Lieutenant Elliot and I made a quick trip over to the Nanshan and Zafiro. There were hasty introductions, and much strained joking on how the squadron would soon be bursting into Manila Bay. Many a hope was expressed that we would be drinking to one another’s health in Manila within a few days.

We returned to the McCulloch about one-thirty, and at 2 p.M. sharp the Olympia hoisted anchor. The flagship’s marine detachment assembled on the quarterdeck, and the band struck up the inspiring march from “El Capitan.”

Only a few curious junks were on hand to see us off. And, with radio silence, we knew that from this moment on, we would be cut off from the rest of the world. The McCulloch’s crew was lined up on deck, and Captain Hodgsdon read aloud the Spanish declaration of war as issued by the authorities at Manila. It was an inflammatory cry to the people of the Philippines to unite them against the sacrilegious vandals who were
coming to loot their churches and insult their women. At the conclusion of the statement—which also contained a number of infuriating remarks about American sailors, as well as Uncle Sam—the crew broke into three rousing cheers for the Stars and Stripes.

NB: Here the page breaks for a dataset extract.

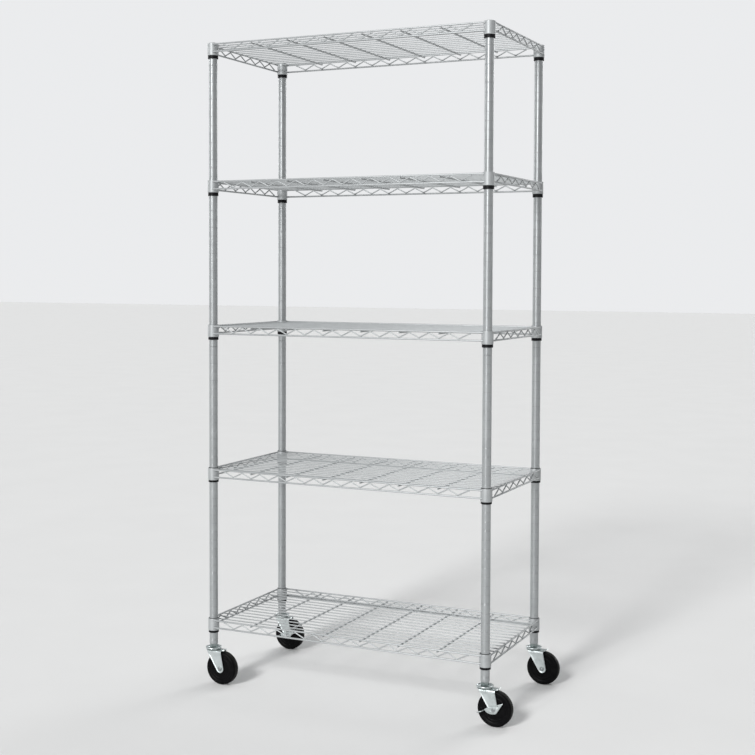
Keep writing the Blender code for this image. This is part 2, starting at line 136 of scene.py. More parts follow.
# Studio, in metres and degrees
STRIPE_HEIGHT = 9
STRIPE_WIDTH = 14
AMBIENT = (0.50, 0.14)  # light from all round, at the left and at the right
BACKDROP = 0.85
FLOOR_HALF = 40.0

# Places taken from the frame
POST_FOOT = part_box("post_lower_fl")[0].z
POST_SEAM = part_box("post_upper_fl")[0].z - GAP


def middle(node):
    """The middle of a CAD node's box."""
    low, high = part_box(node)
    return (low + high) / 2


AXES = {corner: middle(f"post_lower_{corner}").to_2d() for corner in CORNERS}
CENTRE = sum(AXES.values(), Vector((0, 0))) / len(CORNERS)
SPACING = AXES["br"] - AXES["fl"]
SHELF_FOOT = {number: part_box(f"shelf_{number}")[0].z for number in SHELVES}


# ---------------------------------------------------------------- mesh helpers


class Shape:
    """Points and faces of a surface, before it becomes a mesh."""

    def __init__(self, points, faces):
        self.points = np.asarray(points, float)
        self.faces = faces

    def moved(self, matrix):
        m = np.array(matrix)
        return Shape(self.points @ m[:3, :3].T + m[:3, 3], self.faces)

    def at(self, x, y, z):
        return Shape(self.points + np.array((x, y, z)), self.faces)


def joined(shapes):
    points, faces, first = [], [], 0
    for shape in shapes:
        points.append(shape.points)
        faces += [tuple(i + first for i in face) for face in shape.faces]
        first += len(shape.points)
    return Shape(np.concatenate(points), faces)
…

The Raleigh was steaming on the starboard quarter of the Olympia, while the McCulloch took her assigned position about a hundred yards abeam of the Raleigh’s stern. The Baltimore moved up to the port beam of the Raleigh, and the Petrel took her place on the Baltimore’s port quarter. A white flag with red diagonal crossbars—the commodore’s pennant—fluttered from the Olympia’s foremast. And, from her mainmast, the American flag waved with authority.

The sky was overcast like the color of dull lead. There was a gentle swell, and a soft breeze blowing in from the China Sea. A purple hue covered the headlands that form the northern side of Mirs Bay.

The squadron’s formation was gradually changing. The McCulloch moved to a position on the starboard beam of the Olympia. Two lines were formed. Steaming in the first column were the Olympia, Baltimore, Raleigh, Petrel, Concord and Boston, in that order. The McCulloch headed the second column that was comprised of the Nanshan and Zafiro.

At dark, the fleet was steaming southeast at eight knots. The ships were marked by only a few lights—even the outlines of their hulls had dissolved into the blackness. The string of lights, stretching for a mile through the night, was ghostlike, harmless in appearance, but deadly in reality.

The Olympia flashed her orders to the squadron—regulating speed and other matters. The red and white signal lights winked like fireflies as they sent their messages through the pitch-black darkness. Every now and then, the flagship fired a red rocket high in the sky. The bright light would float off to the stern for a moment, then vanish—snuffed out like a candle.